§ Task brief: Write the material out again in full, exactly.

§ Dataset excerpt:
---------------
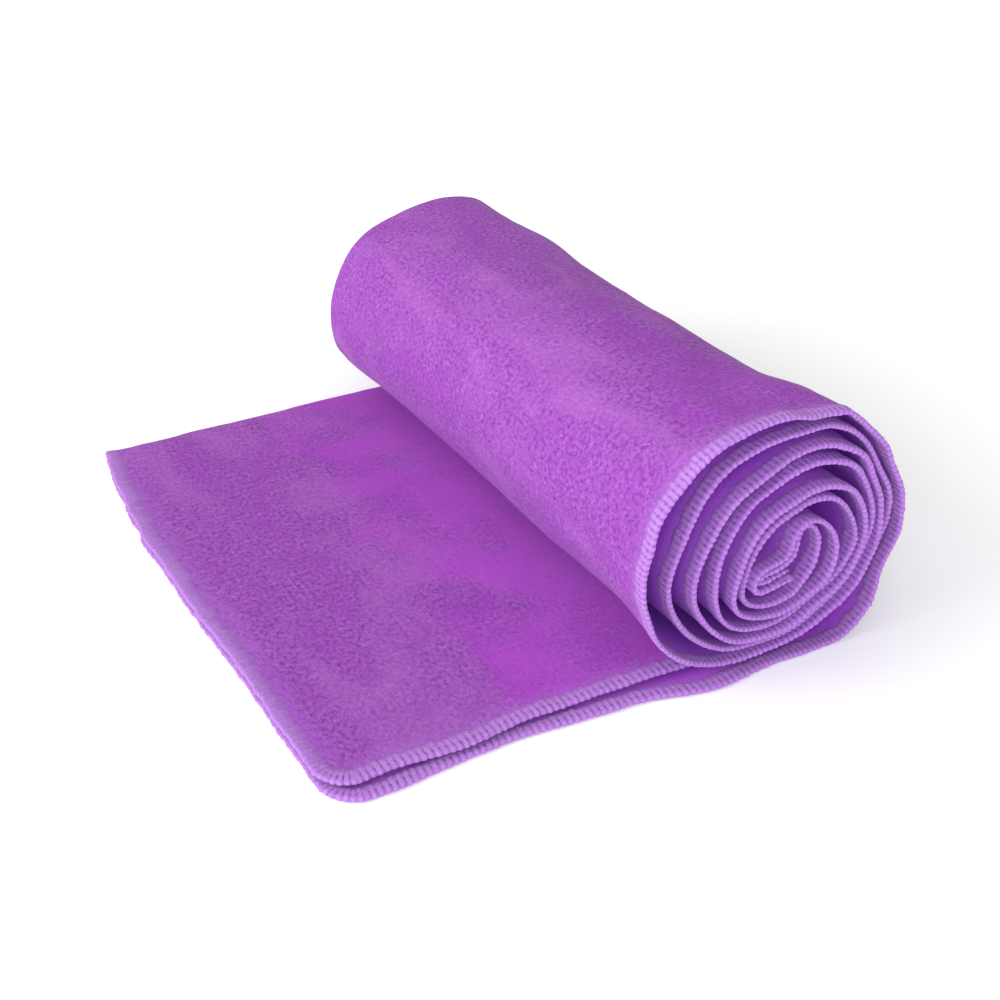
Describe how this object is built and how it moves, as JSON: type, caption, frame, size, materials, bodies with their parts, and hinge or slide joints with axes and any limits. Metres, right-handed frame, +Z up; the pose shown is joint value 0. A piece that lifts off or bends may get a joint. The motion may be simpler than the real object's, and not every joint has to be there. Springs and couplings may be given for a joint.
{
  "type": "quick dry towel",
  "caption": "Soft purple microfibre towel with overlocked hems, folded in half lengthwise and rolled from one short end, with a free end that curls up against the roll.",
  "frame": {"origin": "on the flat underside of the cloth, on the floor, below the middle of the roll and half way between the hemmed edges and the fold", "axes": "+X from the free end towards the roll, +Y along the roll from the hemmed long edges towards the fold, +Z up"},
  "size_m": [0.2099, 0.2545, 0.0894],
  "materials": {
    "suede": "brushed suede microfibre",
    "overlock_thread": "woolly overlock thread"
  },
  "bodies": {
    "roll": {"roll_cloth": "suede", "roll_hem_lower": "overlock_thread", "roll_hem_upper": "overlock_thread", "core_end_hem": "overlock_thread"},
    "tail_1": {"tail_cloth_1": "suede", "tail_hem_lower_1": "overlock_thread", "tail_hem_upper_1": "overlock_thread"},
    "tail_2": {"tail_cloth_2": "suede", "tail_hem_lower_2": "overlock_thread", "tail_hem_upper_2": "overlock_thread"},
    "tail_3": {"tail_cloth_3": "suede", "tail_hem_lower_3": "overlock_thread", "tail_hem_upper_3": "overlock_thread"},
    "tail_4": {"tail_cloth_4": "suede", "tail_hem_lower_4": "overlock_thread", "tail_hem_upper_4": "overlock_thread"},
    "tail_5": {"tail_cloth_5": "suede", "tail_hem_lower_5": "overlock_thread", "tail_hem_upper_5": "overlock_thread"},
    "tail_6": {"tail_cloth_6": "suede", "tail_end_hem": "overlock_thread"}
  },
  "joints": [
    {"name": "bend_1", "type": "hinge", "parent": "roll", "child": "tail_1", "pos_m": [-0.022, 0, 0.003], "axis": [0, 1, 0], "range_deg": [0, 22]},
    {"name": "bend_2", "type": "hinge", "parent": "tail_1", "child": "tail_2", "pos_m": [-0.045, 0, 0.003], "axis": [0, 1, 0], "range_deg": [0, 31]},
    {"name": "bend_3", "type": "hinge", "parent": "tail_2", "child": "tail_3", "pos_m": [-0.068, 0, 0.003], "axis": [0, 1, 0], "range_deg": [0, 28.5]},
    {"name": "bend_4", "type": "hinge", "parent": "tail_3", "child": "tail_4", "pos_m": [-0.091, 0, 0.003], "axis": [0, 1, 0], "range_deg": [0, 27]},
    {"name": "bend_5", "type": "hinge", "parent": "tail_4", "child": "tail_5", "pos_m": [-0.114, 0, 0.003], "axis": [0, 1, 0], "range_deg": [0, 27]},
    {"name": "bend_6", "type": "hinge", "parent": "tail_5", "child": "tail_6", "pos_m": [-0.137, 0, 0.003], "axis": [0, 1, 0], "range_deg": [0, 26]}
  ]
}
---------------
§ Answer below:
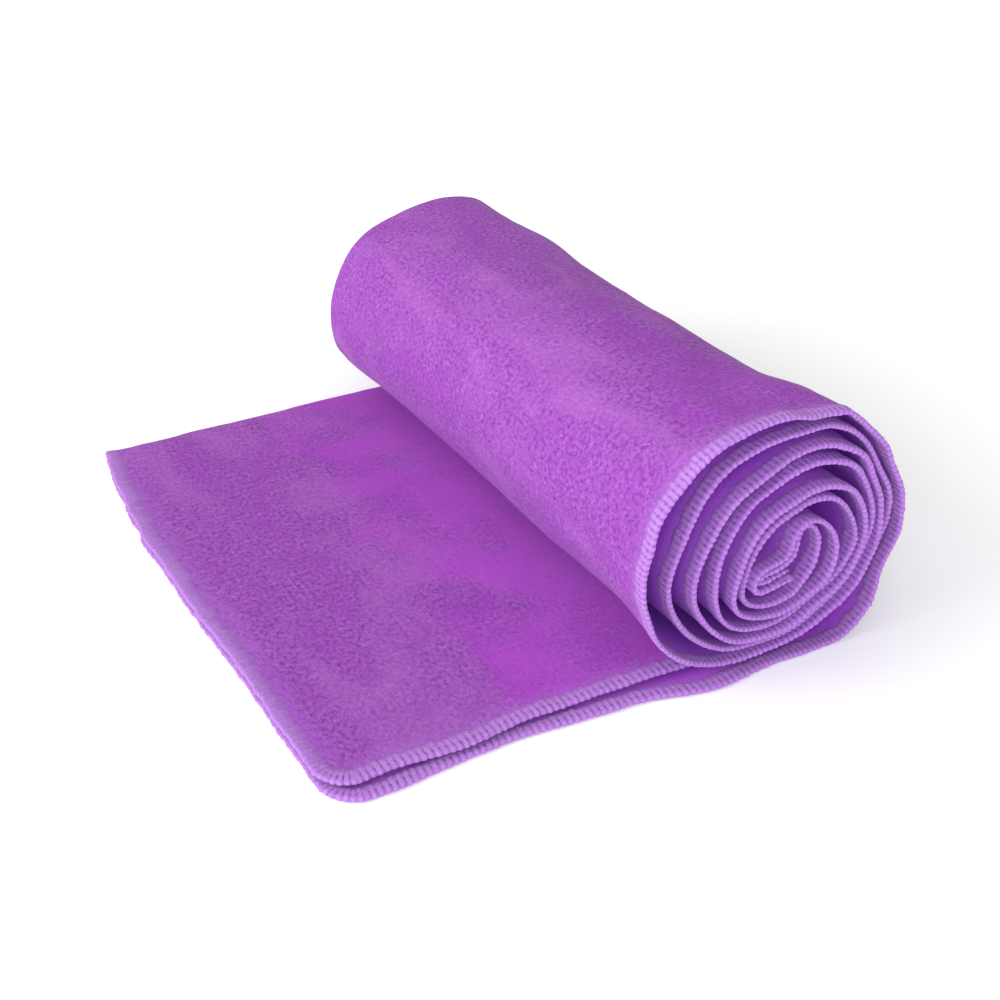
Describe how this object is built and how it moves, as JSON: type, caption, frame, size, materials, bodies with their parts, and hinge or slide joints with axes and any limits. Metres, right-handed frame, +Z up; the pose shown is joint value 0. A piece that lifts off or bends may get a joint. The motion may be simpler than the real object's, and not every joint has to be there. Springs and couplings may be given for a joint.
{
  "type": "quick dry towel",
  "caption": "Soft purple microfibre towel with overlocked hems, folded in half lengthwise and rolled from one short end, with a free end that curls up against the roll.",
  "frame": {"origin": "on the flat underside of the cloth, on the floor, below the middle of the roll and half way between the hemmed edges and the fold", "axes": "+X from the free end towards the roll, +Y along the roll from the hemmed long edges towards the fold, +Z up"},
  "size_m": [0.2099, 0.2545, 0.0894],
  "materials": {
    "suede": "brushed suede microfibre",
    "overlock_thread": "woolly overlock thread"
  },
  "bodies": {
    "roll": {"roll_cloth": "suede", "roll_hem_lower": "overlock_thread", "roll_hem_upper": "overlock_thread", "core_end_hem": "overlock_thread"},
    "tail_1": {"tail_cloth_1": "suede", "tail_hem_lower_1": "overlock_thread", "tail_hem_upper_1": "overlock_thread"},
    "tail_2": {"tail_cloth_2": "suede", "tail_hem_lower_2": "overlock_thread", "tail_hem_upper_2": "overlock_thread"},
    "tail_3": {"tail_cloth_3": "suede", "tail_hem_lower_3": "overlock_thread", "tail_hem_upper_3": "overlock_thread"},
    "tail_4": {"tail_cloth_4": "suede", "tail_hem_lower_4": "overlock_thread", "tail_hem_upper_4": "overlock_thread"},
    "tail_5": {"tail_cloth_5": "suede", "tail_hem_lower_5": "overlock_thread", "tail_hem_upper_5": "overlock_thread"},
    "tail_6": {"tail_cloth_6": "suede", "tail_end_hem": "overlock_thread"}
  },
  "joints": [
    {"name": "bend_1", "type": "hinge", "parent": "roll", "child": "tail_1", "pos_m": [-0.022, 0, 0.003], "axis": [0, 1, 0], "range_deg": [0, 22]},
    {"name": "bend_2", "type": "hinge", "parent": "tail_1", "child": "tail_2", "pos_m": [-0.045, 0, 0.003], "axis": [0, 1, 0], "range_deg": [0, 31]},
    {"name": "bend_3", "type": "hinge", "parent": "tail_2", "child": "tail_3", "pos_m": [-0.068, 0, 0.003], "axis": [0, 1, 0], "range_deg": [0, 28.5]},
    {"name": "bend_4", "type": "hinge", "parent": "tail_3", "child": "tail_4", "pos_m": [-0.091, 0, 0.003], "axis": [0, 1, 0], "range_deg": [0, 27]},
    {"name": "bend_5", "type": "hinge", "parent": "tail_4", "child": "tail_5", "pos_m": [-0.114, 0, 0.003], "axis": [0, 1, 0], "range_deg": [0, 27]},
    {"name": "bend_6", "type": "hinge", "parent": "tail_5", "child": "tail_6", "pos_m": [-0.137, 0, 0.003], "axis": [0, 1, 0], "range_deg": [0, 26]}
  ]
}